Okay, the market is going up. Great. But wait… why are liquidity, leverage, and internals starting to look weird?

A major liquidity indicator just turned negative for the first time since 2021.

That matters because this indicator is designed to track whether liquidity conditions are helping or hurting markets.

And right now, it is flashing a warning.

Then you look at the rest of the picture.

JPMorgan is warning about a possible $165 billion global equity selling wave from rebalancing flows.

At the same time, leveraged ETF assets have doubled in just two months.

So investors are taking on more risk while liquidity conditions are getting worse.

Interesting combination.

The Fed is not exactly giving investors easier money either.

The latest market pricing shows about an 87.7% chance of a rate hike this year.

Rate cut odds?

Basically zero.

Yet risk appetite keeps climbing.

And then there is the market’s internal health.

The S&P 500 can be making new highs while many individual stocks struggle underneath.

That is why people are watching the six Hindenburg Signals in three weeks.

The name sounds ridiculous.

The idea is actually pretty simple:

The market is showing strength and weakness at the same time.

The index looks strong.

But parts underneath are starting to crack.

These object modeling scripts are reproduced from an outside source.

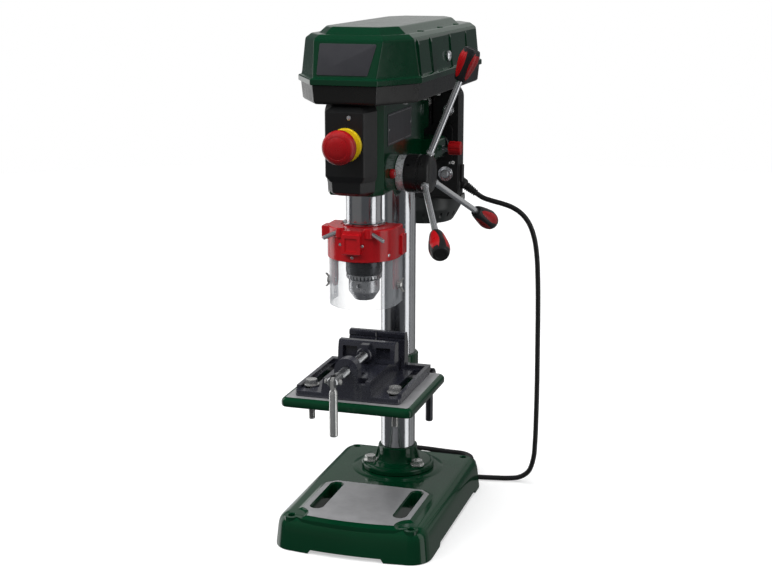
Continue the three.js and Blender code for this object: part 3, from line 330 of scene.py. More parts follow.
def lathe(profile, at=(0, 0, 0), d=(0, 0, 1), n=72, r=0.0, rn=3, ref=None):
    """Turns [(radius, height)] about the line from at along d. r rounds the profile's corners."""
    closed = not (profile[0][0] < 1e-6 and profile[-1][0] < 1e-6)
    if closed and profile[0] == profile[-1]:
        profile = profile[:-1]
    if r:
        profile = fillet(profile, r, rn, closed)
    q = Vector((0, 0, 1)).rotation_difference(Vector(d).normalized()).to_matrix()
    o = Vector(at)
    verts, rings = [], []
    for rad_, h in profile:
        if rad_ < 1e-6:
            rings.append([len(verts)] * n); verts.append(o + q @ Vector((0, 0, h)))
        else:
            rings.append([len(verts) + i for i in range(n)])
            verts += [o + q @ Vector((rad_ * math.cos(2 * math.pi * i / n), rad_ * math.sin(2 * math.pi * i / n), h)) for i in range(n)]
    faces, m = [], len(rings)
    for k in range(m if closed else m - 1):
        a, b = rings[k], rings[(k + 1) % m]
        for i in range(n):
            j = (i + 1) % n
            f = [a[i], a[j], b[j], b[i]]
            f = [v for t, v in enumerate(f) if v not in f[:t]]
            if len(f) > 2:
                faces.append(tuple(f))
    return make(verts, faces)


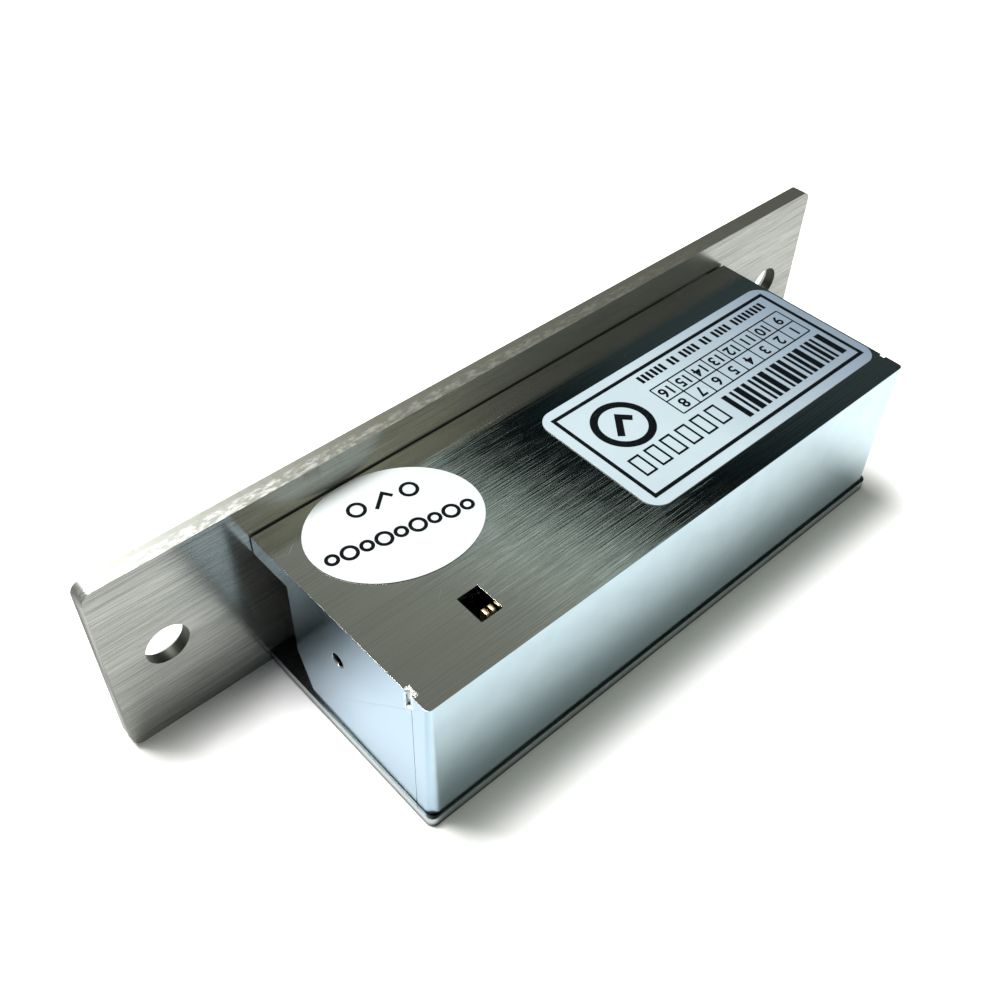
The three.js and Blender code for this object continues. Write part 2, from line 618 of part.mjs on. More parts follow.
function buildSolenoid() {
  const group = new THREE.Group();
  group.add(piece('solenoid_yoke', makeSolenoidYoke(), softIron));
  group.add(piece('solenoid_end_plate', makeSolenoidEndPlate(), softIron));
  const { left, right, flange, tubeRadius } = bobbin;
  const between = [left + flange + 0.15, right - flange - 0.15];
  const turnedPieces = [
    piece('coil_bobbin', makeBobbin(), whitePlastic),
    piece('coil_winding', ring(tubeRadius + 0.1, winding.radius, between), copperWire),
    piece('coil_tape', ring(winding.radius + 0.1, winding.tapeRadius, between), yellowTape),
    piece('fixed_core', makeFixedCore(), softIron),
  ];
  for (const part of turnedPieces) group.add(at(layAlongX(part), 0, coilAxis.y, coilAxis.z));
  group.add(piece('plunger', makePlunger(), softIron));
  const linkPin = piece('plunger_pin', rod('z', linkPinRadius, [-3.3, 3.3], [0, 0, 0], 16), machinedSteel);
  group.add(at(linkPin, leverPivot.x, coilAxis.y, coilAxis.z));
  solenoidScrew.x.forEach((x, i) => {
    const shape = cheeseHeadScrew(solenoidScrew.radius, solenoidScrew.headRadius, 3.6);
    const screw = piece(`solenoid_screw_${i + 1}`, shape, machinedSteel);
    group.add(at(screw, x, solenoidScrew.y, yoke.top - yoke.plateThickness - 0.1));
  });
  return group;
}

function buildTerminals() {
  const group = new THREE.Group();
  group.add(piece('terminal_block', makeTerminalBlock(), blackPlastic));
  contact.x.forEach((x, i) => {
    group.add(piece(`terminal_contact_${i + 1}`, makeContact(x), brass));
  });
  terminalScrew.x.forEach((x, i) => {
    const screw = piece(`terminal_screw_${i + 1}`,
      cheeseHeadScrew(terminalScrew.radius, terminalScrew.headRadius, 4), brass);
    group.add(at(layAlongY(screw), x, block.y[0] - 0.1, terminalScrew.z));
  });
  group.add(piece('coil_lead_red', makeLead(0), redLead));
  group.add(piece('coil_lead_black', makeLead(2.2), blackLead));
  return group;
}

const strike = new THREE.Group();
strike.add(buildCase(), buildKeeper(), buildLockLever(), buildSolenoid(), buildTerminals());

export default strike;
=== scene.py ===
"""An electric door strike lying on a white table, seen from above its case.

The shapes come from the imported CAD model. This script gives every piece its material, rounds the
hard edges, prints the two labels, and sets the floor, the lights and the camera.

Places are in the part's own frame: +X runs along the faceplate, +Y into the door frame and +Z towards
the labelled side of the case. Lengths are in metres where a comment doesn't say millimetres.
"""

import json
import math

import bmesh
import bpy
from mathutils import Matrix, Vector


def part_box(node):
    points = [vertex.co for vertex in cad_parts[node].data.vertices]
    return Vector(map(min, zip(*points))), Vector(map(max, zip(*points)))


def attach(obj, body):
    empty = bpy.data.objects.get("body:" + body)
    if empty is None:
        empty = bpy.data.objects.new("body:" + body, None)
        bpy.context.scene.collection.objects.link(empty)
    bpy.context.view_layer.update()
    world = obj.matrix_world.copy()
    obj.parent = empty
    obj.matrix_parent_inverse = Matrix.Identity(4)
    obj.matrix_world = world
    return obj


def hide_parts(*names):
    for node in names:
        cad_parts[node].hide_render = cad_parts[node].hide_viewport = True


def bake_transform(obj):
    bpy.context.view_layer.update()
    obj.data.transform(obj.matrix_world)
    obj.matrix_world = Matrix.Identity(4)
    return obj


MM = 0.001

# The camera: places and lens in millimetres, its near clip in metres.
CAMERA_PLACE = (97.6, 102.0, 127.1)
CAMERA_TARGET = (12.4, 12.7, 0.0)
CAMERA_ROLL = math.radians(1.87)
CAMERA_LENS = 40.475
SENSOR_WIDTH = 36
NEAR_CLIP = 0.005

# The table and the window, a square soft light, in metres and watts.
TABLE_WIDTH = 3.0
WINDOW_PLACE = (0.085, -0.17, 0.60)
WINDOW_TARGET = (0, 0.02, 0)
WINDOW_SIZE = 0.28
WINDOW_POWER = 9.2
WINDOW_COLOUR = (1.0, 0.99, 0.98)

# The room's tone by direction. A direction's number is its x part plus the skew times
# its y part. From this camera the case's top mirrors the numbers from about -0.97 to -0.60.
ROOM_SKEW = 0.59
ROOM_TONES = (
    (-1.16, (0.07, 0.10, 0.105)),
    (-0.955, (0.06, 0.085, 0.09)),
    (-0.905, (0.05, 0.075, 0.08)),
    (-0.88, (0.025, 0.045, 0.05)),
    (-0.865, (0.003, 0.006, 0.007)),
    (-0.806, (0.004, 0.008, 0.009)),
    (-0.790, (0.018, 0.028, 0.030)),
    (-0.779, (0.08, 0.11, 0.105)),
    (-0.770, (0.62, 0.78, 0.72)),
    (-0.757, (1.10, 1.32, 1.24)),
    (-0.742, (0.50, 0.60, 0.56)),
    (-0.725, (0.35, 0.39, 0.345)),
    (-0.695, (0.40, 0.42, 0.37)),
    (-0.635, (0.31, 0.33, 0.28)),
    (-0.535, (0.33, 0.35, 0.33)),
    (-0.40, (0.30, 0.31, 0.28)),
    (-0.17, (0.30, 0.31, 0.28)),
    (-0.12, (1.45, 1.45, 1.15)),
    (0.05, (1.45, 1.45, 1.15)),
    (0.15, (0.10, 0.11, 0.12)),
    (1.16, (0.10, 0.11, 0.12)),
)

# What the camera sees behind the table in place of the room.
BACKDROP_TONE = (0.50, 0.51, 0.50)

# The CAD's triangles: which points are welded, what counts as flat and as a sharp edge, and the radii
# of the edges.
WELD_DISTANCE = 0.000002
FLAT_ANGLE = math.radians(1)
SHARP_ANGLE = math.radians(38)
EDGE_RADIUS = {
    "faceplate": 0.00030,
    "housing_shell": 0.00022,
    "bottom_cover": 0.00030,
    "oval_label": 0.00004,
    "main_label": 0.00004,
}
OTHER_EDGE_RADIUS = 0.00012
WIRES = ("keeper_spring_left", "keeper_spring_right", "lever_spring", "coil_lead_red", "coil_lead_black")

# The labels, in millimetres. The print on the oval label is turned a little against the label.
INK_LIFT = 0.012
OVAL_TURN = math.radians(-14.8)
PRINT_TURN = math.radians(3.7)
RING_STEPS = 64

# The numerals: their height as a share of the font's size, and how much their strokes are thickened.
NUMERAL_SHARE = 0.70
NUMERAL_BOLD = 0.025

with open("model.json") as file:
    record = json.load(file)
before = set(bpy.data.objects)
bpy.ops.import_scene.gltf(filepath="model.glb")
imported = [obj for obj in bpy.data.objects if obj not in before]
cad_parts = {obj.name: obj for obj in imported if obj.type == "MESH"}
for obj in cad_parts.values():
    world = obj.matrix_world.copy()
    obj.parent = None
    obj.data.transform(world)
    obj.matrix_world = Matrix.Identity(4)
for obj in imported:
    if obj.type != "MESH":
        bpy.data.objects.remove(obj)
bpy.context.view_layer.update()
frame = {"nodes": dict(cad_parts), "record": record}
nodes = frame["nodes"]

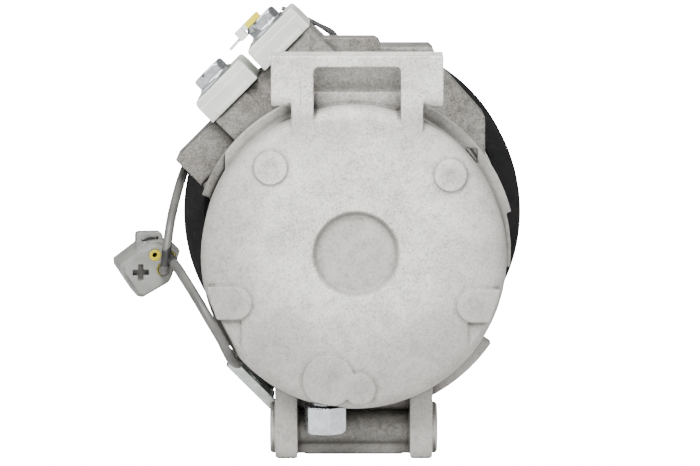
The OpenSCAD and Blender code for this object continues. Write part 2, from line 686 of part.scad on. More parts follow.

Now, does this mean the market crashes tomorrow?

No.

These indicators can be wrong.

A warning is not a prediction.

But the interesting part is the combination:

Liquidity turning negative.

Leverage exploding.

Crowded trades.

High valuations.

A Fed that is not promising cuts.

And investors still acting like nothing can go wrong.

Maybe the bulls are right.

Maybe earnings and AI keep pushing everything higher.

But when everyone is comfortable on the same side of the boat…

I usually start asking one question:

What happens if everyone tries to leave at the same time?